Oğuzhan ve Lens'in orta sahadaki bu verimsizliği takımı ileriye taşıyamazken bunun üzerine Lens'in ilk yarının sonunda takımını 10 kişi bırakması maçı erken bitirdi diyebiliriz. Örneğin; Lens kırmızı kart görmeseydi sahada ne kadar kalacaktı? Oğuzhan ve Güven o kadar süre maç içerisinde kalacak ne yaptı? İlk yarı sonunda 2-1 gerideyken neden 2. yarı hamle yapmadan başlıyoruz? Oyundan ve skordan memnun olduğumuz için mi? Madem oynatmayacaksınız Adem Ljajic'i niye götürüyorsunuz? Bırakın burada dinlensin. 60. dakikaları görmeden oyunu değiştirmiyoruz, oyuncu zaten değiştirmiyoruz. Görüldüğü gibi soru çok ama cevap alabilir miyiz? O da meçhul...

Üstelik rotasyonlu kadroyla çıkıyorsun ve biz bu rotasyon işini hala tam olarak anlamadan uyguluyoruz içler acısı bambaşka bir durum. Litvanyalı hakem de oldukça kötü bir maç yönetti fakat Beşiktaş oynadı mı? Hayır! Korner olmayan bir atıştan yenilen gol, Lens'in haksız yere kırmızı kart görmesi, ceza sahası içinde gol pozisyonunda Boyd'un kaleci tarafından düşürülmesi ve Beşiktaş lehine verilmeyen bir penaltı. Tüm bunlara baktığımızda VAR sisteminin Şampiyonlar Liginde uygulanıp Uefa'da uygulanmaması da çok enteresan. 

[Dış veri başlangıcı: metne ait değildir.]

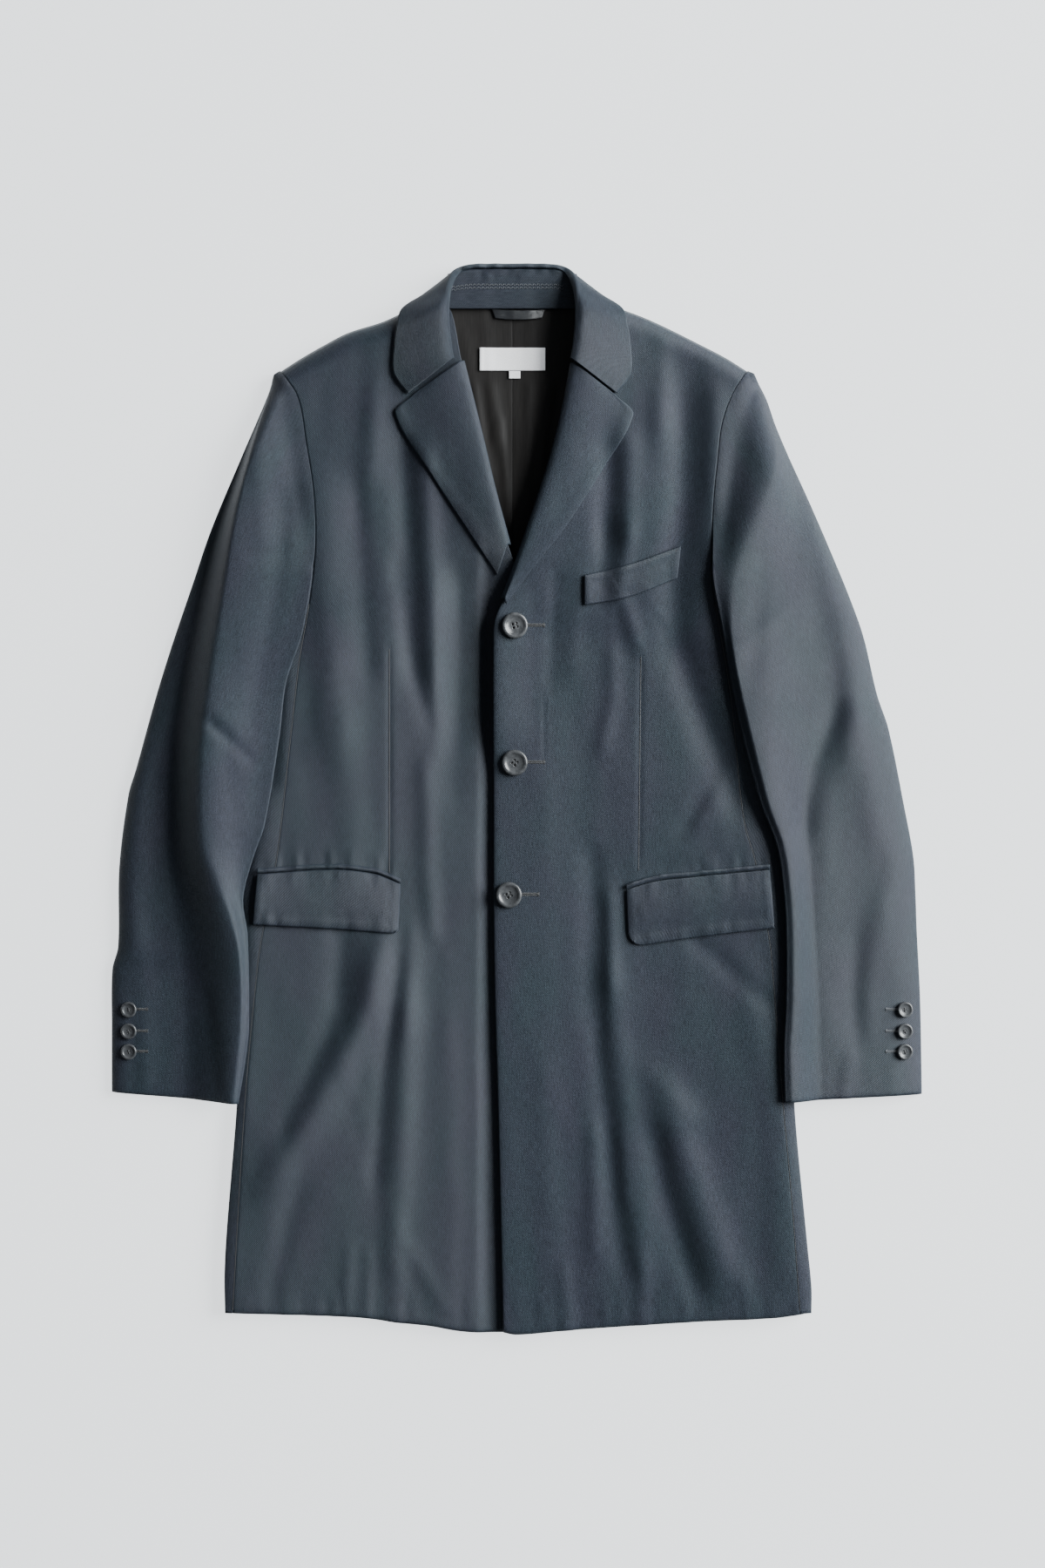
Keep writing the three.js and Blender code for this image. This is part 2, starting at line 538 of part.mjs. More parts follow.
// A four-hole button with a raised rim and a dished face, its back at z = 0.
function button(name, { diameter, height, sides }, x, y, z, normal) {
  const r = diameter / 2;
  const profile = [
    [0, 0], [r * 0.7, 0], [r * 0.97, height * 0.35], [r, height * 0.7], [r * 0.92, height],
    [r * 0.8, height], [r * 0.68, height * 0.72], [0, height * 0.66],
  ].map(([radius, level]) => new THREE.Vector2(radius, level));
  const solidOf = (geometry) => {
    geometry.deleteAttribute("normal");
    geometry.deleteAttribute("uv");
    const merged = mergeVertices(geometry, 1e-4);
    return new wasm.Manifold(
      new wasm.Mesh({
        numProp: 3,
        vertProperties: merged.attributes.position.array,
        triVerts: new Uint32Array(merged.index.array),
      }),
    );
  };
  let body = solidOf(new THREE.LatheGeometry(profile, sides));
  const holeRadius = diameter * 0.045;
  const spread = diameter * 0.085;
  for (const [sx, sz] of [[1, 1], [-1, 1], [-1, -1], [1, -1]]) {
    const hole = new THREE.CylinderGeometry(holeRadius, holeRadius, height * 4, 5);
    body = body.subtract(solidOf(hole.translate(sx * spread, 0, sz * spread)));
  }
  const cut = body.getMesh();
  const geometry = new THREE.BufferGeometry();
  geometry.setAttribute("position", new THREE.BufferAttribute(new Float32Array(cut.vertProperties), 3));
  geometry.setIndex(new THREE.BufferAttribute(new Uint32Array(cut.triVerts), 1));
  geometry.rotateX(Math.PI / 2);
  const mesh = piece(name, geometry, HORN);
  mesh.quaternion.setFromUnitVectors(point(0, 0, 1), normal);
  mesh.position.set(x, y, z);
  return mesh;
}

// Seats a button on a height field: it is tilted to the cloth, and clears it all round.
function seated(name, form, x, y, top) {
  const { diameter } = form;
  const reach = diameter / 2;
  const slopeX = (top(x + reach, y) - top(x - reach, y)) / diameter;
  const slopeY = (top(x, y + reach) - top(x, y - reach)) / diameter;
  const normal = point(-slopeX, -slopeY, 1).normalize();
  const plane = (dx, dy) => slopeX * dx + slopeY * dy;
  let z = -Infinity;
  for (const r of [0, 0.4, 0.75])
    for (const a of steps(12)) {
      const [dx, dy] = [r * reach * Math.cos(2 * Math.PI * a), r * reach * Math.sin(2 * Math.PI * a)];
      z = Math.max(z, top(x + dx, y + dy) - plane(dx, dy));
    }
  return button(name, form, x, y, z + BUTTON_GAP, normal);
}

const coat = new THREE.Group();

coat.add(front("front_left", LEFT_FRONT_EDGE, LEFT_SIDE_SEAM, LEFT_SHOULDER, LEFT_HEM, leftFrontTop));
coat.add(front("front_right", RIGHT_FRONT_EDGE, RIGHT_SIDE_SEAM, RIGHT_SHOULDER, RIGHT_HEM, rightFrontTop));
coat.add(sideBody("side_body_left", LEFT_SIDE_SEAM, LEFT_BODY_EDGE));
coat.add(sideBody("side_body_right", RIGHT_SIDE_SEAM, RIGHT_BODY_EDGE));
coat.add(back("back_left", LEFT_SIDE_SEAM, LEFT_BODY_EDGE, LEFT_SHOULDER));
coat.add(back("back_right", RIGHT_SIDE_SEAM, RIGHT_BODY_EDGE, RIGHT_SHOULDER));
coat.add(...sleeve("sleeve_left", true));
coat.add(...sleeve("sleeve_right", false));

const LEFT_ROLL = [[49.5, 380], [41, 336], [29, 290], [7, 224], [-11, 175]];
const RIGHT_ROLL = [[-48.5, 382], [-33, 320], [-21, 270], [-8, 222]];
const LEFT_LAPEL_EDGE = [[87, 352], [102, 336], [74, 286], [44, 239], [14, 201], [-9, 170]];
const RIGHT_LAPEL_EDGE = [[-92, 352], [-107, 337], [-73, 280], [-42, 233], [-17, 196]];
const LAPEL_RISE = 2.4; // how far a lapel's face arches over the front
coat.add(lapel("lapel_left", LEFT_ROLL, LEFT_LAPEL_EDGE, leftFrontTop, LAPEL_RISE));
coat.add(lapel("lapel_right", RIGHT_ROLL, RIGHT_LAPEL_EDGE, rightFrontTop, LAPEL_RISE));

coat.add(collar(), collarStand());
coat.add(lining("lining_back_left", 1), lining("lining_back_right", -1));

const flap = { lift: LAY + 0.3, thickness: 2, count: [10, 4], stiff: 1.6 };
const jet = { thickness: 1.6, count: [10, 1], stiff: 1.4 };
const LEFT_FLAP = { top: [[96, -81], [150, -72], [222, -65]], foot: [[98, -131], [160, -122], [226, -114]] };
const RIGHT_FLAP = {
  top: [[-102, -75], [-160, -65], [-228, -67]],
  foot: [[-104, -119], [-160, -115], [-232, -111]],
};
const raised = (line, by) => line.map(([x, y]) => [x, y + by]);
const POCKETS = [["left", LEFT_FLAP, leftFrontTop], ["right", RIGHT_FLAP, rightFrontTop]];
for (const [side, { top, foot }, cloth] of POCKETS) {
  coat.add(patch("pocket_flap_" + side, top, foot, cloth, flap));
  coat.add(patch("pocket_jet_" + side, raised(top, 5), raised(top, 1), cloth, jet));
}
const WELT_CUT = { thickness: 2, count: [9, 2], stiff: 0.8 };
const WELT = { top: [[59, 195], [100, 205], [144, 221]], foot: [[59, 169], [100, 177], [141, 193]] };
coat.add(patch("breast_welt", WELT.top, WELT.foot, leftFrontTop, WELT_CUT));

const onLining = () => LINING_TOP;
const ribbon = { lift: SEAM, thickness: RIBBON, finish: WHITE_RIBBON, count: [2, 1] };
coat.add(patch("label", [[-33, 397], [25, 397]], [[-33, 377], [25, 377]], onLining, ribbon));
coat.add(patch("size_tab", [[-7, 376.5], [3, 376.5]], [[-7, 370], [3, 370]], onLining, ribbon));
const loop = { lift: SEAM, thickness: LINING, finish: LINING_FINISH, count: [4, 1] };
coat.add(patch("hanger_loop", [[-22, 431], [25, 431]], [[-19, 423], [22, 423]], onLining, loop));

// Real sizes of the buttons: 36 lines down the front and 22 lines at the cuffs
const FRONT_BUTTON = { diameter: 23, height: 3.6, sides: 20 };
const CUFF_BUTTON = { diameter: 14, height: 2.8, sides: 14 };
const FRONT_BUTTONS = [[-2, 151], [-2, 31], [-7, -85]];
const CUFF_BUTTON_X = 341;
const CUFF_BUTTON_Y = [-186, -205, -223];
FRONT_BUTTONS.forEach(([x, y], k) =>
  coat.add(seated(`front_button_${k + 1}`, FRONT_BUTTON, x, y, leftFrontTop)));

CUFF_BUTTON_Y.forEach((y, k) => {
  coat.add(seated(`cuff_button_left_${k + 1}`, CUFF_BUTTON, CUFF_BUTTON_X, y, sleeveTop(true)));
  coat.add(seated(`cuff_button_right_${k + 1}`, CUFF_BUTTON, -CUFF_BUTTON_X, y, sleeveTop(false)));
});

export default coat;
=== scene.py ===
"""A buttoned chesterfield coat laid flat on its back, seen from straight above.

Lengths are in millimetres, +Y towards the collar and +X to the wearer's left, until mesh_object() turns
them into metres. Left and right are the wearer's. Each piece of cloth is a thin closed shell.
"""
import math

import bpy
import numpy as np
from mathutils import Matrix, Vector


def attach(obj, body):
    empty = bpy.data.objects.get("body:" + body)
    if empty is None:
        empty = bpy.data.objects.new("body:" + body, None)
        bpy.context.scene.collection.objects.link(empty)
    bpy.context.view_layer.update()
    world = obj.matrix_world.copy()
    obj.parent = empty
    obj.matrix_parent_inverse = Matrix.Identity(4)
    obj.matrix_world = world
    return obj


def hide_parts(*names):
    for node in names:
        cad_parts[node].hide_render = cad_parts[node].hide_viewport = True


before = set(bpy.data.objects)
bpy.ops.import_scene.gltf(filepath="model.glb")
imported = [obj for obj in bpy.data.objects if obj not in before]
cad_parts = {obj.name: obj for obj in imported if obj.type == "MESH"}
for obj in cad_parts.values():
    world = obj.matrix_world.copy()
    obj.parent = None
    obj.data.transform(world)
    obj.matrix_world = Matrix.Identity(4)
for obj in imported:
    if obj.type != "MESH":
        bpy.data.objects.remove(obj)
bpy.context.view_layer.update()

MM = 0.001

# Walls of cloth, and the spaces between pieces
CLOTH = 1.8
LINING = 1.0
RIBBON = 0.6
FLAP = 2.0
JET = 1.6
SEAM = 0.25  # half the space between pieces that are sewn edge to edge
SEAM_SINK = 0.25
LAY = 0.6  # space between a piece and what it lies on
BUTTON_GAP = 0.7
TUCK = 3.5  # how far a front passes under its neighbour at the armhole and side seam

# Heights of the laid coat above the floor
WAIST_LOFT = 14
CHEST_LOFT = 6
ROLL_LOFT = 6
SIDE_ROUND = 17
SIDE_START = 3
SIDE_FOOT = 7
SHOULDER_ROUND = 20
SHOULDER_FOOT = 4.4
WRAP_DROP = 3.2
SIDE_LIP = 60
SLEEVE_ROUND = {"left": 32, "right": 16}
FOLD_ROUND = 7
CAP_ROUND = 32
EASE_WIDTH = 20
OVER_BODY = WAIST_LOFT + 8.5

HEM_Y = -470
UNDERARM_Y = 190
NECK_SEAM_Y = 432
NECK_X = -4

# Edges of the cut pieces, as points of [x, y]
FRONT_EDGE = {
    "left": [[62, 441], [53, 424], [50, 382], [41, 336], [29, 290], [7, 224], [-11, 175], [-18, 160],
             [-20.5, 145], [-20.5, 12], [-20, -142], [-16, -296], [-12, -469]],
    "right": [[-68, 441], [-57, 424], [-49, 385], [-33, 320], [-21, 270], [-8, 222], [6, 185], [15, 155],
              [17, 120], [17, -142], [19, -300], [21, -468]],
}
SIDE_SEAM = {
    "left": [[203, 376], [190, 356], [180, 329], [176, 299], [172, 259], [171, 220], [171, 193], [176, 160],
             [188, 89], [200, -21], [210, -57], [221, -118], [224, -142], [234, -270], [241, -347],
             [249, -454]],
    "right": [[-208, 376], [-192, 352], [-184, 309], [-178, 270], [-176, 230], [-178, 200], [-183, 165],
              [-191, 120], [-200, 43], [-211, -53], [-223, -116], [-228, -149], [-239, -268], [-250, -453]],
}
BODY_EDGE = {
    "left": [[193, 200], [208, 89], [226, -21], [235.5, -60], [240, -118], [241.5, -160], [245, -270],
             [256, -389], [260, -430], [260, -454]],
    "right": [[-197, 200], [-211, 110], [-219, 43], [-234, -53], [-243, -85], [-241.5, -116],
              [-241.5, -160], [-247, -268], [-256, -380], [-258, -420], [-257.5, -453]],
}
SHOULDER = {
    "left": [[62, 441], [92, 431], [111, 424], [131, 415], [159, 401], [184, 388], [203, 376]],
    "right": [[-68, 441], [-94, 431], [-118, 420], [-149, 410], [-172, 398], [-191, 387], [-208, 376]],
}
HEM = {
    "left": [[-12, -469], [0, -471], [41, -468], [99, -464], [165, -460], [227, -457], [249, -454]],
    "right": [[21, -468], [-13, -470], [-47, -469], [-76, -464], [-105, -461], [-134, -457], [-174, -455],
              [-250, -453]],
}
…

Futbolda her türlü sonuç var yenilebilirsin, çok kötü de oynayabilirsin ama bu şekilde mücadele etmeden yenilmek olmaz. Sadece Beşiktaş mı Avrupa maçları olduğu zaman Pazar-Perşembe maç yapıyor? Rakibi Braga, Portekiz ligindeki ideal 11'iyle sahaya çıkarken Beşiktaş'ın hiç yan yana görmediğimiz bir 11'le sahaya çıkmasını ve nedenini bize kim açıklayabilir? Sadece bizim ülkemize has bir özellik sanırım Avrupa sahnesine çıkarken anlamsız bir rotasyon yapmak. Beşiktaş'ta bu işe birinin dur demesi lazım. Neye göre rotasyon yapılıyor? 4 maç oynanmış henüz galibiyet yok sıfır çekiyorsun. Uefa'nın bir getirisi yok diye düşünülerek bu tür bir yöntem izleniyorsa son derece yanlış. O zaman getirisi olan Şampiyonlar Ligine gitseydiniz demezler mi? Madem bu turnuvaya katıldınız oynayacaksınız tüm bunlar tarihe yazılıyor öyle keyfi hareket edemezsiniz. TFF, bu konuda bir düzenleme yapmalı. Çünkü Avrupa'da bu sene takımlarımızın aldığı sonuçlar ülke puanını etkiliyor ve Türk futbolu adına son derece vahim bir tabloyu ortaya koyuyor.

Öte yandan Braga maçında sahada mücadele eden yalnızca üç isim vardı. Karius, Boyd ve Kartal... Karius, son haftalarda yükselen bir grafik çizerken, Boyd ve Kartal Kayra ise rotasyonda kendilerini gösterebilmek için çok çalıştılar. Beşiktaş'ta yapılması gereken en önemli şey inanmayan, mücadele etmeyen deyim yerindeyse sahada yürüyen hiçbir oyuncuya forma verilmemeli. 

Bakış açısı nedeniyle saha kenarında maçı izlemesi zor olabilir, ekran karşısında Avcı'da daha rahat izlemiştir ve artık kimleri oynatmayacağını görmüştür umuyorum.